# Riverside Fainters Kidding Thread 2016



## Riverside Fainters (Feb 6, 2013)

So its safe to say that all my girls are bred!! YAY! I am super excited because 2 of them are FF and I have never bred an FF.

First up is Sunset Ridge Fainters Isabell. She is a 5 yr old Myotonic doe bred to Pine Acres Santiago again. She weighs 100 lbs. Had phenomenal kids last year and I actually retained one. She is polled with amber eyes. Her due date is 2/25/16


Next is Oak Tree Farms Raiden. She is a 21 month old Myotonic doe, will be over 2 years old at time of kidding. She weighs 85 lbs at 21 months old. She is also bred to Pine Acres Santiago. She is disbudded and brown eyes. She is Due March 18th, 2016. I am super excited about her due date as that is my late grandma's birthday.


This is the sire of Isabell and Raidens kids. This is Pine Acres Santiago. He is 21 months old and weighs 95 lbs. He is polled and has Blue eyes


Then we have Oak Tree Farms Lila bred to Riverside Fainters Cash. She will be just over 2 years old when she kids on March 22, 2016. She weighs 70 lbs and is polled with blue eyes. 
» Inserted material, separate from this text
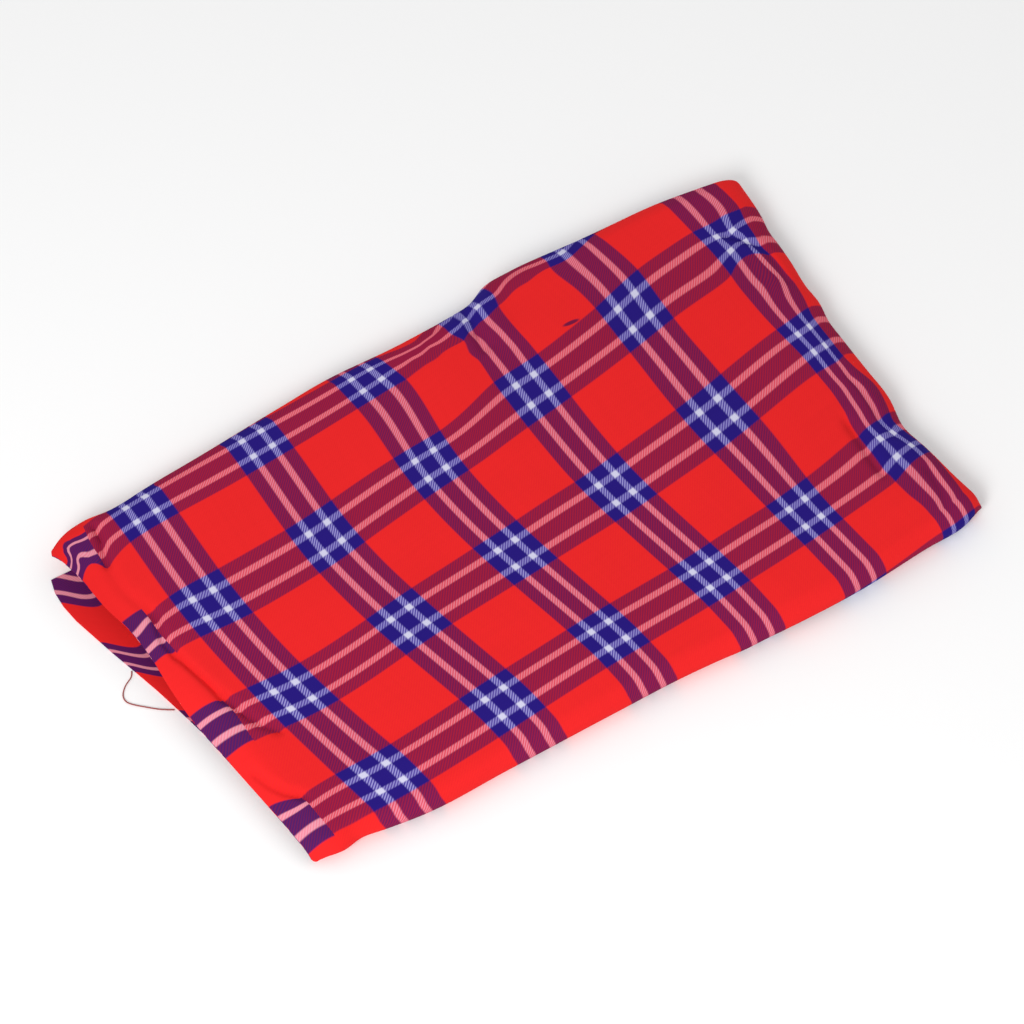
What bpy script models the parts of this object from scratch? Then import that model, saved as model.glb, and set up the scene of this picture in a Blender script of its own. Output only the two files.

This is the sire of Lila's kids. He is 7 months old an weighs 70 lbs. He is disbudded and has blue eyes. I cant wait to see what he produces.


----------



## ksalvagno (Oct 6, 2009)

Pretty girls! Good luck!


----------



## Alleysalley02 (Jun 25, 2015)

How much do you normally sell your kids for?


----------



## RaineyDayFarms (Oct 10, 2013)

Beautiful goats. Looking forward to seeing these kids


----------



## Riverside Fainters (Feb 6, 2013)

Thanks everyone, alley I sent you a pm


----------



## Riverside Fainters (Feb 6, 2013)

Everyone is doing well and getting round. I can't wait for spring! We weighed the goats this last weekend, Lila weighed 70lbs, Raiden weighed 85 lbs, Izzy weighs 100lbs and the boys are 95 and 70!


----------



## Riverside Fainters (Feb 6, 2013)

Its been awhile since I updated the thread. Izzy is less than a month away from kidding and we can feel babies! I am also disease testing the herd so have sent that off this past week, just waiting results. I have high hopes for these kids this year. Plus we are adding a new addition in about 2 weeks! So excited to have baby goats soon. Seeing everyone elses makes me jealous!


----------



## SalteyLove (Jun 18, 2011)

How exciting! Do you own both the bucks or lease them for breeding? Do you only breed for black & white myotonics?


----------



## Riverside Fainters (Feb 6, 2013)

I own both bucks. I only have black and white, it's what I prefer.


----------



## Riverside Fainters (Feb 6, 2013)

UPDATE! Izzy had her pre-birthing hair cut the other morning. Shes is huge! I can't wait to see what she has. Also, the herd tested negative for CL, CAE, and Johnes! Just got the results back on Monday. Lila and Raiden look so cute with the maiden baby bumps... I am super excited about the kids they carry. I am also adding another Black and White doeling to the herd the weekend of the 20th, she is coming from a well known breeder in TN! Can not wait to get the Lil Miss home!


----------



## Riverside Fainters (Feb 6, 2013)

Izzy is getting close, she seems to slowly be progressing today which is nice because my boyfriend is home today while I am at work. Fingers crossed she kids for me today, I am super jealous of the everybody else's babies. Raiden and Lila are also getting little udders, they are so cute. Lila is wide and I am expecting multiples while Raiden isnt as big so thinking maybe a single or 2 teeny tiny babies.


----------



## goatygirl (Feb 16, 2013)

:kidred: Thinking pink


----------



## Riverside Fainters (Feb 6, 2013)

Thanks for the thoughts goats girl... Check out the birth announcements


----------